Общественное бытие человека – это, например, то, что в неаполитанской жизни, описываемой Беньямином и Асей Лацис, представлялось как пористость, когда повседневная жизнь непрерывно театрализуется, без противостояния сцены и зала, публичности и приватности, работы и отдыха, «подлинности» и «неподлинности»; а также то, что еще можно припомнить в «фурьеристской» архитектуре парижских пассажей и ощутить в хаотичном переустройстве московской жизни 1920-х годов. Всё это рисуется Беньямином не столько как пережиток прошлого, сколько как дающееся в настоящем, но так и не исполняемое обещание. Товар, впервые продуманный Марксом, есть универсальная форма этого перманентного неисполнения: общественное бытие противостоит в нем человеку как наделенная священной аурой возвышенная предметность, которую можно только потреблять, но практически невозможно проживать.

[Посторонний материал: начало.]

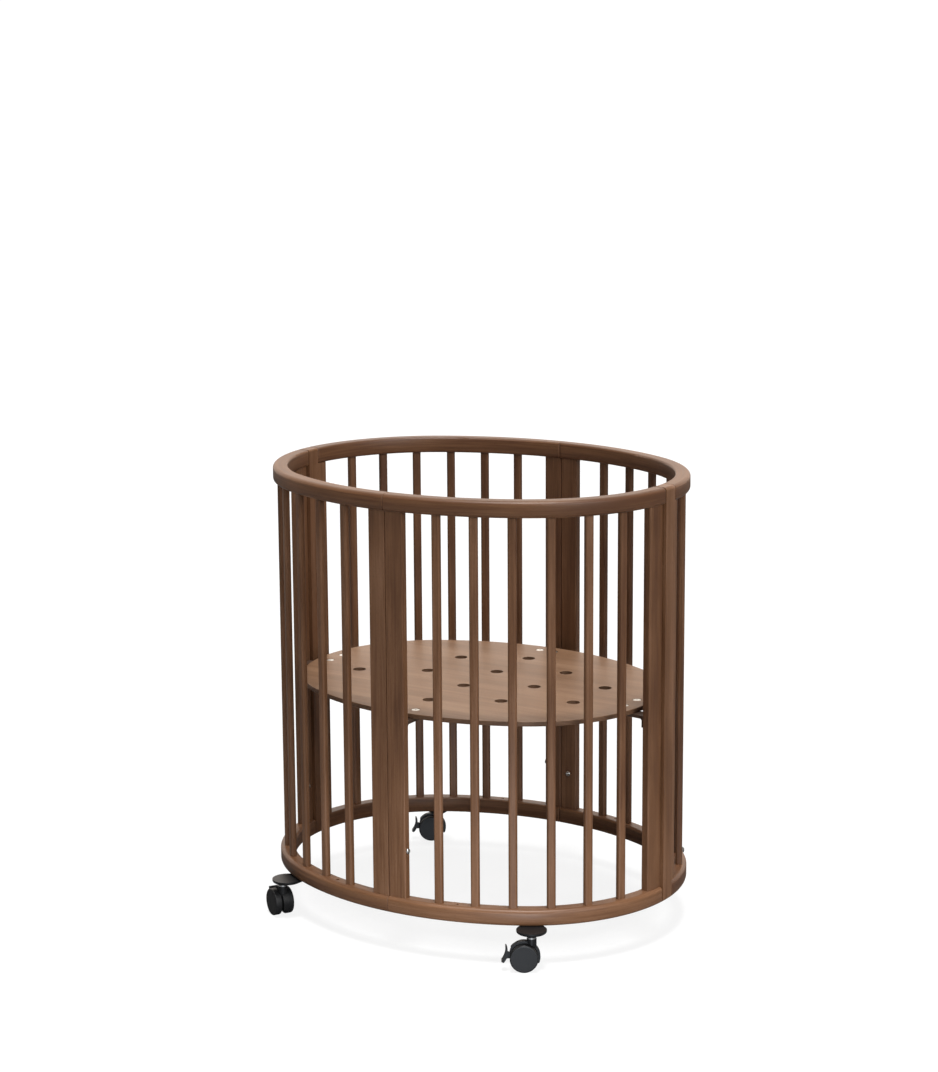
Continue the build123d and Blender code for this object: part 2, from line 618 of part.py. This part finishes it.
def caster_wheel():
    """One wheel about the Y axis: rounded tread, shallow dished face and a hub."""
    wheel = Cylinder(WHEEL_RADIUS, WHEEL_WIDTH)
    wheel = fillet(wheel.edges().filter_by(GeomType.CIRCLE), TREAD_ROUND)
    groove_radius = WHEEL_RADIUS - GROOVE_INSET
    groove = Cylinder(groove_radius, 2 * GROOVE_DEPTH)
    groove -= Cylinder(groove_radius - GROOVE_WIDTH, 2 * GROOVE_DEPTH)
    wheel -= Pos(0, 0, WHEEL_WIDTH / 2) * groove
    return wheel - Cylinder(AXLE_DIAMETER / 2, 2 * WHEEL_WIDTH)


def caster_wheels():
    """Two wheels and the axle that they are pressed on."""
    outer_face_up = Rot(-90, 0, 0) * caster_wheel()
    far = Pos(0, WHEEL_OFFSET, 0) * outer_face_up
    near = mirror(far, about=Plane.XZ)
    axle_length = WHEEL_GAP + 2 * WHEEL_WIDTH - 2 * AXLE_CAP
    axle = Rot(90, 0, 0) * Cylinder(AXLE_DIAMETER / 2, axle_length)
    cap = Rot(90, 0, 0) * Cylinder(AXLE_DIAMETER / 2, AXLE_CAP)
    cap_place = (axle_length + AXLE_CAP) / 2
    far += Pos(0, cap_place, 0) * cap
    near += Pos(0, -cap_place, 0) * cap
    return [Pos(CASTER_TRAIL, 0, WHEEL_RADIUS) * piece for piece in (near, far, axle)]


def lever_blade():
    """Curved blade behind the wheels, thinner at the top, drawn about the pin."""
    thickness = LEVER_TIP_THICKNESS
    low_back = (BLADE_LOW[0] + thickness, BLADE_LOW[1] + thickness / 2)
    middle_back = (BLADE_MIDDLE[0] + 1.3 * thickness, BLADE_MIDDLE[1])
    top_back = (BLADE_TOP[0] + thickness / 2, BLADE_TOP[1])
    front = ThreePointArc(BLADE_TOP, BLADE_MIDDLE, BLADE_LOW)
    back = ThreePointArc(low_back, middle_back, top_back)
    low_edge = Line(BLADE_LOW, low_back)
    top_edge = Line(top_back, BLADE_TOP)
    outline = make_face([front, low_edge, back, top_edge])
    return extrude(Plane.XZ * outline, LEVER_WIDTH / 2, both=True)


def brake_lever():
    """Rocking pedal: its blade, an arm in the hood's slot, and its pin."""
    arm_outline = make_face(Polyline(*ARM_CORNERS, close=True))
    arm = extrude(Plane.XZ * arm_outline, LEVER_THICKNESS / 2, both=True)
    pin_length = HOOD_WEB - 2 * LEVER_PIN_RECESS
    pin = Rot(90, 0, 0) * Cylinder(LEVER_PIN_DIAMETER / 2, pin_length)
    pivot_x, pivot_z = lever_pivot()
    return Pos(pivot_x, 0, pivot_z) * (lever_blade() + arm + pin)


def caster_stations():
    """Each caster's name and stem position."""
    stations = []
    for side, y_sign in (("near", -1), ("far", 1)):
        for end, x_sign in (("left", -1), ("right", 1)):
            stations.append((f"{side}_{end}", x_sign * CASTER_ALONG, y_sign * CASTER_ACROSS))
    return stations


def outward(x, y):
    """Direction out of the oval at a caster, in degrees."""
    centre_y = -SIDE_CENTRE if y > 0 else SIDE_CENTRE
    angle = math.atan2(y - centre_y, x)
    if abs(math.sin(angle)) < math.sin(JUNCTION):
        angle = math.atan2(y, x - math.copysign(END_CENTRE, x))
    return math.degrees(angle)


# ---- The whole crib -----------------------------------------------------------------------------------
def panels():
    """Every piece of the four panels, by node name."""
    pieces = {}
    for side, drawn in (("near", near_panel()), ("far", far_panel())):
        for end in ("left", "right"):
            for name, shape in drawn.items():
                label = name.replace("slat_", "")
                node = f"slat_{side}_{end}_{label}" if name.startswith("slat_") else f"{name}_{side}_{end}"
                pieces[node] = flip(shape, left=end == "left", near=side == "near")
    return pieces


def casters():
    """Plates and stems as groups; hood, wheels and lever of each caster as nodes."""
    pieces = {"caster_plates": [], "caster_stems": []}
    for name, x, y in caster_stations():
        fixed = Pos(x, y, 0) * Rot(0, 0, outward(x, y))
        pieces["caster_plates"].append(fixed * caster_plate())
        pieces["caster_stems"].append(fixed * caster_stem())
        turned = Pos(x, y, 0) * Rot(0, 0, CASTER_HEADINGS[name])
        pieces[f"caster_hood_{name}"] = turned * caster_hood()
        pieces[f"caster_wheels_{name}"] = [turned * piece for piece in caster_wheels()]
        pieces[f"brake_lever_{name}"] = turned * brake_lever()
    return pieces


def post_bolt_holes(pieces):
    """Drill the posts and stiles for the bolts that stand in them."""
    bolts = bracket_bolts() + spare_bolts() + joint_bolts()
    holes = [bolt.solids()[0] for bolt in bolts]
    for node in pieces:
        if node.startswith(("side_post", "end_post", "end_stile")):
            pieces[node] = pieces[node] - holes
    return pieces


def crib():
    pieces = post_bolt_holes(panels())
    pieces["mattress_board"] = mattress_board()
    pieces["board_brackets"] = board_brackets()
    pieces["board_bolts"] = board_bolts()
    pieces["bracket_bolts"] = bracket_bolts()
    pieces["spare_bolts"] = spare_bolts()
    pieces["joint_bolts"] = joint_bolts()
    pieces.update(casters())
    return pieces


def write(pieces):
    """One STEP file per node."""
    os.makedirs("parts", exist_ok=True)
    for node, shape in pieces.items():
        solids = shape if isinstance(shape, list) else [shape]
        found = [solid for piece in solids for solid in piece.solids()]
        whole = found[0] if len(found) == 1 else Compound(children=found)
        export_step(whole, f"parts/{node}.step")


write(crib())
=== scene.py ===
"""Studio scene of the small oval crib: stained beech panels, plywood board, black casters.

Everything is in metres, in the frame's axes: X along the oval, Y across it, Z up from the floor. The crib
that is seen is the frame's own meshes. This script gives them their materials and builds the studio.
"""

import math

import bpy
from mathutils import Matrix, Vector


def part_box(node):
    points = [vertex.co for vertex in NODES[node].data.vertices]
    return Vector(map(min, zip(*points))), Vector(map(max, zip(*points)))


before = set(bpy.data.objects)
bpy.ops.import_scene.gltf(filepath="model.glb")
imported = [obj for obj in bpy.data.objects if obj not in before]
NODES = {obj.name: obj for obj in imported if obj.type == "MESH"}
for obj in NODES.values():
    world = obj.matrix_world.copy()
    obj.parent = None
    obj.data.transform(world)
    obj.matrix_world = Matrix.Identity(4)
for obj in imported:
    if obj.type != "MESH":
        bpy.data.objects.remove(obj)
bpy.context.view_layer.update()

# ---- The oval's curve, as the rails follow it ----------------------------------------------------------
HALF_LENGTH = 0.410
HALF_WIDTH = 0.329
END_RADIUS = 0.302
RAIL_MIDDLE = 0.014
END_CENTRE = HALF_LENGTH - END_RADIUS
END_TO_SIDE = HALF_WIDTH - END_RADIUS
SIDE_CENTRE = (END_CENTRE**2 - END_TO_SIDE**2) / (2 * END_TO_SIDE)
SIDE_RADIUS = HALF_WIDTH + SIDE_CENTRE
JUNCTION = math.atan2(END_CENTRE, SIDE_CENTRE)   # from the Y axis, where the side arc meets the end arc

# ---- Camera --------------------------------------------------------------------------------------------
CAMERA_TURN = math.radians(32.154)      # from looking along +Y, towards -X
CAMERA_PITCH = math.radians(11.665)     # looking down
CAMERA_ROLL = math.radians(-0.367)
CAMERA_DISTANCE = 5.0222
CAMERA_AIM = (-0.02023, 0.72473)        # sideways and up, from the origin
CAMERA_REACH = 500.0
SENSOR = 36.0
LENS = 88.82

# ---- Values: wood --------------------------------------------------------------------------------------
# Colours are linear. A pattern's scale is how often it repeats in a metre, with the grain's direction last.
STAIN_DARK = (0.082, 0.034, 0.0150)
STAIN_MID = (0.134, 0.061, 0.0270)
STAIN_LIGHT = (0.190, 0.095, 0.0500)
BOARD_DARK = (0.126, 0.066, 0.034)
BOARD_MID = (0.171, 0.094, 0.052)
BOARD_LIGHT = (0.223, 0.133, 0.078)
PLY_DARK = (0.085, 0.042, 0.024)
PLY_LIGHT = (0.150, 0.084, 0.048)
PLIES = 7
COLOUR_STOPS = (0.34, 0.50, 0.68)       # of the figure, for the dark, middle and light colours
BAND_SCALE, BAND_SHARE = (55, 55, 2.2), 0.48
STREAK_SCALE, STREAK_SHARE = (420, 420, 9), 0.44
FIBRE_SCALE, FIBRE_SHARE = (1900, 1900, 60), 0.08
BLOTCH_SCALE, BLOTCH_SHARE = (14, 14, 5), 0.35
FLECK_SCALE, FLECK_SHARE = (900, 900, 210), 0.40
FLECK_OFFSET = (3.1, 1.7, 0.4)
STREAK_HEIGHT, FIBRE_HEIGHT, FLECK_DEPTH = 0.6, 0.4, 0.25
BOARD_SHIFT = (0.31, 0.07, 0.53)
# Lighter wood edges: partly wear, partly a painted highlight along the edges.
WOOD_EDGE_RADIUS, WOOD_WEAR_AND_HIGHLIGHT = 0.0012, 0.30
WOOD_WEAR_AND_HIGHLIGHT_GAIN = 1.25
WOOD_ROUGHNESS, WOOD_ROUGHNESS_SPREAD = 0.37, 0.16
WOOD_SPECULAR = 0.30
PLY_SPECULAR = 0.22
COAT_WEIGHT = 0.04
COAT_ROUGHNESS = 0.30
RAIL_CROWN = 9.0                        # how fast a rail's faces bulge, per metre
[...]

Режимы, которые в XX веке публично выступают против либеральной демократии с ее буржуазными ценностями, воспроизводят священную ауру отрицаемого товара на «более высоком» уровне «подлинного бытия». Так, эссе о Москве Беньямин заканчивает попыткой спасти «диалектический заряд» образа Ленина, читающего Правду («взгляд безусловно обращен в будущее, но сердце его неустанно заботится о том, что происходит в настоящий момент»[14]), но ближайшее будущее пойдет по пути решительной сакрализации этого образа (наблюдение, сделанное на одном из рынков, где «палатки с иконами располагаются среди прилавков, за которыми торгуют писчебумажными изделиями, так что они с обеих сторон окружены изображениями Ленина, словно заключенный в сопровождении жандармов»[15], читается как пророчество). В финале программного эссе о произведении искусства в эпоху его технической воспроизводимости Беньямин пишет об образе войны как единственной возможности дать массам «выразиться» посредством мобилизации всех технических средств современности, но при этом – сохранить существующие имущественные отношения[16]. «Приватье» может быть полностью или частично сохранен, или же жизнь может быть подвергнута полной депривации – в любом случае человек оказывается отчужден от своего общественного бытия, целиком подчиненного некой «реальной абстракции», будь то «стоимость» (то есть мертвый, опредмеченный труд) или «подлинность» (то есть бытие к смерти).